I don’t really know what or who this post is for, or even if it is appropriate at a time like this. A blog is, by nature, self-centered, as much as I try to avoid making things about me, but I don’t even know what emotions I’m feeling except for some kind of guilt and grief and a weird need to keep pushing forward at any costs. But I would not call the text here an exercise in expressing grief, but there are many things to grieve at this time, both myself personally and many, many others. It is an exercise in expressing something, either way. All things are.
But I hope you have gotten something out of it nonetheless, whoever you are and however it is you managed to reach this particular sliver of the world. These strangers we meet, spinning together on this odd rock. Is it not weird how chance encounters, or slightly different decisions, can radically alter outcomes for years down the line? Just a few words here or there may have completely changed my life. And categorizing that? Understanding that? Appreciating or regretting that? Predicting what may or may not have happened? What do we make of it all, when we attempt something like that? It’s impossible to say, except that we are where we are now, in exactly this moment, and caught up in those decisions and chance meetings marching inexorably onward into an unknown, far-sighted future.
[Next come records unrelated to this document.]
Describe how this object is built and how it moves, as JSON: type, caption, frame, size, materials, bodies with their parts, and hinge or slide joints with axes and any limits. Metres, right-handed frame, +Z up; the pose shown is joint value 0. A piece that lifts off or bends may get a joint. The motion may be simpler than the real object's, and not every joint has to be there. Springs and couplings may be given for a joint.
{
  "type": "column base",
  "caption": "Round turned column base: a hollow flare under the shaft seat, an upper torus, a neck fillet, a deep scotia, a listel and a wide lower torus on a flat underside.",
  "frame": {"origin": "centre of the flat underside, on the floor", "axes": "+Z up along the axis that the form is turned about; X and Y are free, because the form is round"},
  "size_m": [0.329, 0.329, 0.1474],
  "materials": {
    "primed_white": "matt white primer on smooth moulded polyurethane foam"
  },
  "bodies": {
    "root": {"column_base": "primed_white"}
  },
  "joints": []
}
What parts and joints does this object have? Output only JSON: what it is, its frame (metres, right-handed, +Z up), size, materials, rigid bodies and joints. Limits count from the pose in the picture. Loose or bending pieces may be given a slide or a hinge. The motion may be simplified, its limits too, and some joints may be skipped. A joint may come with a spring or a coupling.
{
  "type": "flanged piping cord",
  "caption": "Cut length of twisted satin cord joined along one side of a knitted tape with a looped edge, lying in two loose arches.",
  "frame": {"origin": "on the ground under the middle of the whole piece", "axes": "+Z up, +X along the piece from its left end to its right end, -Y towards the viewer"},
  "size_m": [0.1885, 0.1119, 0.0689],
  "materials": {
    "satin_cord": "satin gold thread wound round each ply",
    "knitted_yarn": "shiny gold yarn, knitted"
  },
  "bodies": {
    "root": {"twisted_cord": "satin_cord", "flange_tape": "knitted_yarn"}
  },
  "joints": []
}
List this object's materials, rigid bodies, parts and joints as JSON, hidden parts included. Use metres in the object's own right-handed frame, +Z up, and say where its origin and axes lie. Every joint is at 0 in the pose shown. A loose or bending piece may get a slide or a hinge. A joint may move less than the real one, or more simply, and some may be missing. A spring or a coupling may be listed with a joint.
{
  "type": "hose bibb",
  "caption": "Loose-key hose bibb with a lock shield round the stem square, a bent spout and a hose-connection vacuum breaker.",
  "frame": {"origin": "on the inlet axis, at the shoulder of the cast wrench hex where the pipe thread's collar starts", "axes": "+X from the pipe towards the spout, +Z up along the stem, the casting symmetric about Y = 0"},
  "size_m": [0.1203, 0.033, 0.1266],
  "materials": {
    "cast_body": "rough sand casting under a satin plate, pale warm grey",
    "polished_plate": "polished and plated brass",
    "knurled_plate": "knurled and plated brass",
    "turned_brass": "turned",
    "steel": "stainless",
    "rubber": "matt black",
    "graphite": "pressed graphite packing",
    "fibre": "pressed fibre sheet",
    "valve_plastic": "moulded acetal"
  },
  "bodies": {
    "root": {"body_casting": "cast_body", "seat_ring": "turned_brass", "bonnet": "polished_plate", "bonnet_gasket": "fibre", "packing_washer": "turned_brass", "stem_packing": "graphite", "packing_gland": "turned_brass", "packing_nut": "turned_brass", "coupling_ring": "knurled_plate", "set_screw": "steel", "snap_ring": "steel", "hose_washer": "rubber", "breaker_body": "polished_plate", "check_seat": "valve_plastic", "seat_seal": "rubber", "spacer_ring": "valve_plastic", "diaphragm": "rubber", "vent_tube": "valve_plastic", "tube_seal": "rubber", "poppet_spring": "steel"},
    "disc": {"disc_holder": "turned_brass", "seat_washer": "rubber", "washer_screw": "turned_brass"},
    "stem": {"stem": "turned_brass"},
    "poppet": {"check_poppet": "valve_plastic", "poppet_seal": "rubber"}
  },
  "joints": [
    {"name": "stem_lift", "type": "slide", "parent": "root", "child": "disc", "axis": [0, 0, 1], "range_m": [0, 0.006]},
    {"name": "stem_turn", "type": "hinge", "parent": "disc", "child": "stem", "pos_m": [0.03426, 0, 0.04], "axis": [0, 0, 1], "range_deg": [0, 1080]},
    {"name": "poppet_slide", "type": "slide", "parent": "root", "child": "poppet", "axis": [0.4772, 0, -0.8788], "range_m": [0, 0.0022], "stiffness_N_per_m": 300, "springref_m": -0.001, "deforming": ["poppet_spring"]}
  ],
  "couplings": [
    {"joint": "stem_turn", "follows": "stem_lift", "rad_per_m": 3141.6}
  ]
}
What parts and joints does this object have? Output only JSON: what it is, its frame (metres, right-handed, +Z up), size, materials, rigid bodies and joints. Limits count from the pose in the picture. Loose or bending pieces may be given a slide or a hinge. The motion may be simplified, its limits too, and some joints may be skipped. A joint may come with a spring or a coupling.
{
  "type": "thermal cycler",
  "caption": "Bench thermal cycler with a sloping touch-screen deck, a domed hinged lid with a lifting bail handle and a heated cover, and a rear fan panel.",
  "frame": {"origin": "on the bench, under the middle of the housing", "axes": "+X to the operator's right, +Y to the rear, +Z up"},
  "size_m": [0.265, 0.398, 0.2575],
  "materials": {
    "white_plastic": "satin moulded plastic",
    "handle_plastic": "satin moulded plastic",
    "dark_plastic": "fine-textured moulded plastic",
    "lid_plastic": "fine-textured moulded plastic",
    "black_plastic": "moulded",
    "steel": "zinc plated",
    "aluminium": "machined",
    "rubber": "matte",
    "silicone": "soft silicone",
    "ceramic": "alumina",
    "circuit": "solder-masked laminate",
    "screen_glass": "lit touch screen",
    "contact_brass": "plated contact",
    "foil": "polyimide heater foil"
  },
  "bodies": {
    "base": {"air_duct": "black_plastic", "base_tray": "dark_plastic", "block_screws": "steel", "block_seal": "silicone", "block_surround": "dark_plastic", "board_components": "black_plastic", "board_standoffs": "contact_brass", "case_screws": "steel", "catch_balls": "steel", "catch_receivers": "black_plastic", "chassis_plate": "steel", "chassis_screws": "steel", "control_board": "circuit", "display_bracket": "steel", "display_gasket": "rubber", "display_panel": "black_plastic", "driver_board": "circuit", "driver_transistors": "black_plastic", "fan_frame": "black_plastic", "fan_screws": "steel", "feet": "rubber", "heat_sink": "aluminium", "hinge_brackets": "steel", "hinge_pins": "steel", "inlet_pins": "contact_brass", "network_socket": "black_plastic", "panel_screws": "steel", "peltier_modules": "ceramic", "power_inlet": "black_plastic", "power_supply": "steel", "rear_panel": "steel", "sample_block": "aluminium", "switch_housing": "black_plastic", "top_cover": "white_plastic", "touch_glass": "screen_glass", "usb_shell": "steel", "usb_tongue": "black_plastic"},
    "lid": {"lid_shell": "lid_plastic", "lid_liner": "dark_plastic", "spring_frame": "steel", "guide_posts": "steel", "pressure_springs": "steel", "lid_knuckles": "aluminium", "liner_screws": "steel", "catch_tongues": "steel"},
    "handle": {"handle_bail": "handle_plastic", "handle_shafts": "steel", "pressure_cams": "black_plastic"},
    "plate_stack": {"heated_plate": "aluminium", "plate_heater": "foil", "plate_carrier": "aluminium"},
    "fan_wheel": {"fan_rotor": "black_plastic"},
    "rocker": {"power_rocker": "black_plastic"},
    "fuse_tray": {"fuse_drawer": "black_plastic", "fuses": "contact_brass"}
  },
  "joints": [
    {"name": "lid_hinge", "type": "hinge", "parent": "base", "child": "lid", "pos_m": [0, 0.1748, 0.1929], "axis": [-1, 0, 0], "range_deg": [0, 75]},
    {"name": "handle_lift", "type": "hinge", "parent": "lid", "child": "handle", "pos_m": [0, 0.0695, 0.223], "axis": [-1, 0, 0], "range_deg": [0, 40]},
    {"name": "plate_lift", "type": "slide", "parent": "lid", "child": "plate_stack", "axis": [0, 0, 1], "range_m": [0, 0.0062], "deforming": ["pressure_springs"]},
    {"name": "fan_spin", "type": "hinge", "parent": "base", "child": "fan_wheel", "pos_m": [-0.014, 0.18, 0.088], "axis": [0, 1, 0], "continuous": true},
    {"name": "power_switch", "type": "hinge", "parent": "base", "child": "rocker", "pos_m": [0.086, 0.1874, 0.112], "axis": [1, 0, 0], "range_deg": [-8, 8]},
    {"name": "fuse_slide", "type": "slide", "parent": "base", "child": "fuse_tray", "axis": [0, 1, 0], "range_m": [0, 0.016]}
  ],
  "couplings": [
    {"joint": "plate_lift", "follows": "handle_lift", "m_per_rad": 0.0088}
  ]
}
This is it. This is where we are now. Can you feel how far we’ve come, and how far there is still to go? But try as we might, we cannot see it all. I just wish there were more of us here to see it.
Andy, you are always so hard on yourself! I really enjoyed this post. The angst & turmoil you feel is something a lot of us feel & you put it into words well. It makes it relatable to many. Never shy away from that b/c you feel
You shouldn’t talk so much about yourself. It is putting into words raw emotion & helps people connect when they can’t always express it themselves. Love you.